Pujols is 25, noteworthy as far as the Triple Crown goes because only two of the 11 players to win it had turned 30 when they won it. Lou Gehrig was 31 in 1934 and Frank Robinson turned 31 toward the end of the 1966 season. Lee turned 30 on September 6.

Pujols won a batting title in 2003, hitting .359 and beating Todd Helton by one point. Now in his fifth phenomenal season, Pujols has finished second in both home runs (2002) and RBI (2004), meaning he has strolled considerably farther down the Triple Crown path than Lee.

"If there's anyone who's going to do it," said Florida batting coach Bill Robinson, who worked with Lee for two seasons, "more so than D-Lee, who I love and respect, it would be Albert Pujols, because he's been at the cusp of doing that every year."

LONG TIME COMING

The Triple Crown, while never commonplace, used to occur reasonably often. Frank Robinson won it in the American League in 1966, just one year before Yastrzemski accomplished the feat.
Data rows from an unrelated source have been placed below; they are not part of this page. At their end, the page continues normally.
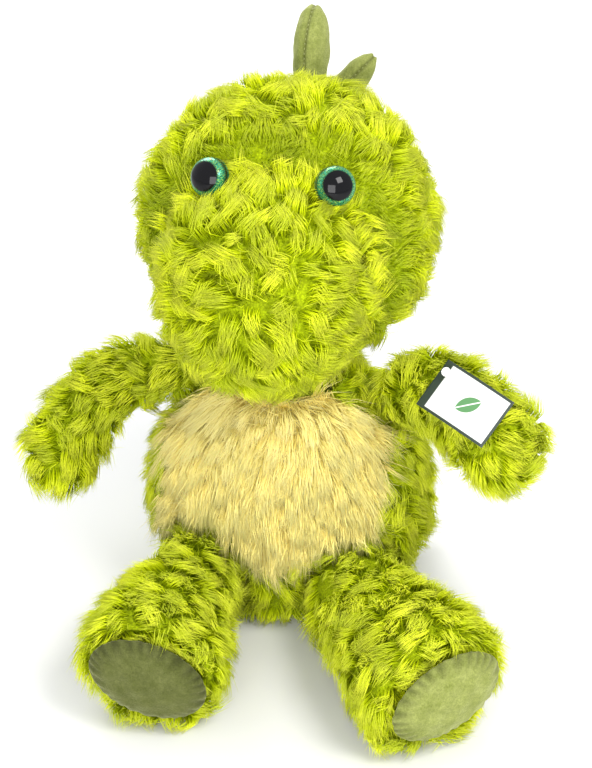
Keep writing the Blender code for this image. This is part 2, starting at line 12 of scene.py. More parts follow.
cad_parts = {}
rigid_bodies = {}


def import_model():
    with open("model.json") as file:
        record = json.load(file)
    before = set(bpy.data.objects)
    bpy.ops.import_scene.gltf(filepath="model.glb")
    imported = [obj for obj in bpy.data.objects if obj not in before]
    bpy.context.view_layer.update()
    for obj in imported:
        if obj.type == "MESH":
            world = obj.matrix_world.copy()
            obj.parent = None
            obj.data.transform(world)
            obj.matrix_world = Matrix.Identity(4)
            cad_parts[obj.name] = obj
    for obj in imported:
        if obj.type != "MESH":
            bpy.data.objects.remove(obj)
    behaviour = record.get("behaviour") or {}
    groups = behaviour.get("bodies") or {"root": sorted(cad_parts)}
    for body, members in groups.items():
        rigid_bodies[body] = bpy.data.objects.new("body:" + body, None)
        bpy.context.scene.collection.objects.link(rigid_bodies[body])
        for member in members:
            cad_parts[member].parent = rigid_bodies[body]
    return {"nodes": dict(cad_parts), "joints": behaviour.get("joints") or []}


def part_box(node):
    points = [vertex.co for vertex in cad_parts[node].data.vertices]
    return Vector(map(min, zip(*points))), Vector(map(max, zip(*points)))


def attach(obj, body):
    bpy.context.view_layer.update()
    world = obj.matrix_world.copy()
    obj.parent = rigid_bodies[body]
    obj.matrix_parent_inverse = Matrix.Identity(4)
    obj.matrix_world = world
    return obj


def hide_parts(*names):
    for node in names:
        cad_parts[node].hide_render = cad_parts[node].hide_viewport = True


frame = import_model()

bl_info = {
    "name": "Stuffed Dinosaur",
    "version": (1, 0, 0),
    "blender": (4, 5, 0),
    "location": "View3D > Sidebar > Stuffed Dinosaur",
    "description": "Sews the covers, pile, spikes, soles, eyes and tag of a stuffed dinosaur",
    "category": "Object",
}

NODES = frame["nodes"]
JOINTS = {joint["child"]: np.array(joint["pos_m"]) for joint in frame["joints"]}
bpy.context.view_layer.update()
FORM_VOXEL, SWELL_CAP, FLOOR_GAP = 0.0040, 0.0018, 0.0012
STITCH_RADIUS, CARD_THICKNESS = 0.00032, 0.0006
MOST_STRANDS = 19500
LIMB_BODIES = ("arm_left", "arm_right", "leg_left", "leg_right", "tail")
SPIKES = ("spike_1_crown", "spike_2_crown", "spike_3_nape", "spike_4_back", "spike_5_tail")
FORM_SOLIDS = {
    "head": ("head_cover", "muzzle_cover", "head_filling"),
    "torso": ("body_cover", "belly_panel", "body_filling", "pellet_pouch", "pellets"),
    "neck": ("neck_filling",),
    "arm_left": ("arm_left_cover", "arm_left_filling"),
    "arm_right": ("arm_right_cover", "arm_right_filling"),
    "leg_left": ("leg_left_cover", "leg_left_filling"),
    "leg_right": ("leg_right_cover", "leg_right_filling"),
    "tail": ("tail_cover", "tail_filling"),
}


# ---------------------------------------------------------------- settings

def size_setting(name, description, default, **limits):
    return FloatProperty(name=name, description=description, default=default, unit="LENGTH",
                         **limits)


def angle_setting(name, description, degrees):
    return FloatProperty(name=name, description=description, default=math.radians(degrees),
                         subtype="ANGLE")


def colour_setting(name, description, default):
    return FloatVectorProperty(name=name, description=description, default=default,
                               subtype="COLOR")


LEAN = "Angle at which the pile stands off the backing"
SPACING = "Distance between neighbouring tufts"
STRANDS = "Strands on each square millimetre of backing"


class CoverSettings(bpy.types.PropertyGroup):
    pile_length: size_setting("Pile length", "Length of the lime pile", 0.0122, min=0.002)
    pile_lean: angle_setting("Pile lean", LEAN, 34)
    lock_spacing: size_setting("Lock spacing", SPACING, 0.0064, min=0.001)
    density: FloatProperty(name="Density", description=STRANDS, default=0.92)
    strand_radius: size_setting("Strand radius", "Radius of a strand at its root", 0.00021)
    inset: size_setting("Backing inset", "How far the backing lies under the pile", 0.0050)
    root_colour: colour_setting("Root", "Colour at the strand's root", (0.36, 0.47, 0.002))
    middle_colour: colour_setting("Middle", "Colour halfway up the strand", (0.64, 0.73, 0.002))
    tip_colour: colour_setting("Tip", "Colour at the strand's tip", (0.88, 0.91, 0.085))


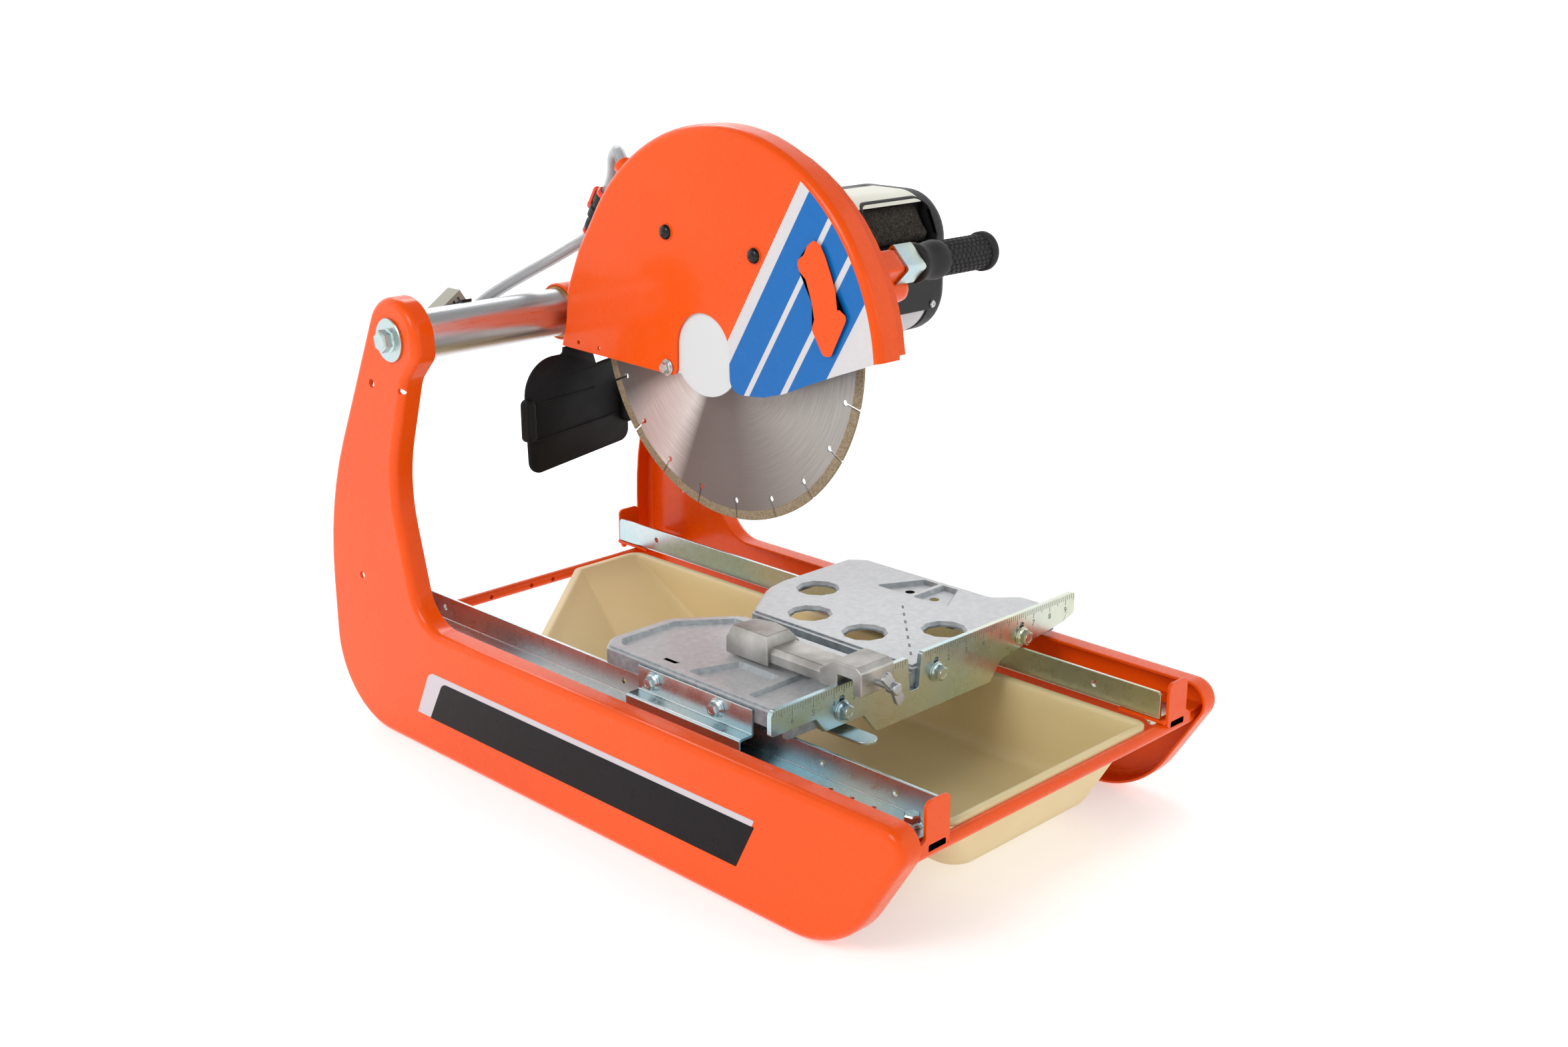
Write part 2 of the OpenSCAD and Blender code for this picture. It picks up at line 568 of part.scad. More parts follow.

Mickey Mantle did it 10 years before Robinson, and Ted Williams--who along with Rogers Hornsby is the only player in history to win the Triple Crown twice--won his second Triple Crown in 1947, nine years before Mantle.

Gehrig's Triple Crown in 1934 came right after two players in the same city" won it in 1933--Jimmie Foxx with the Philadelphia A's and Chuck Klein with the Philadelphia Phillies.

All 11 Triple Crown winners are in the-Hall of Fame. But some of the game's greatest all-around hitters didn't have a Triple Crown on their resume. Hank Aaron and Babe Ruth led in all three categories but never in the same season. Stan Musial led the N.L. in hitting (.376) and RBI (131) and hit 39 homers in 1948, all career-high figures. But a home run in a game that was rained out cost Musial the Triple Crown, because co-leaders Johnny Mize and Ralph Briner hit 40.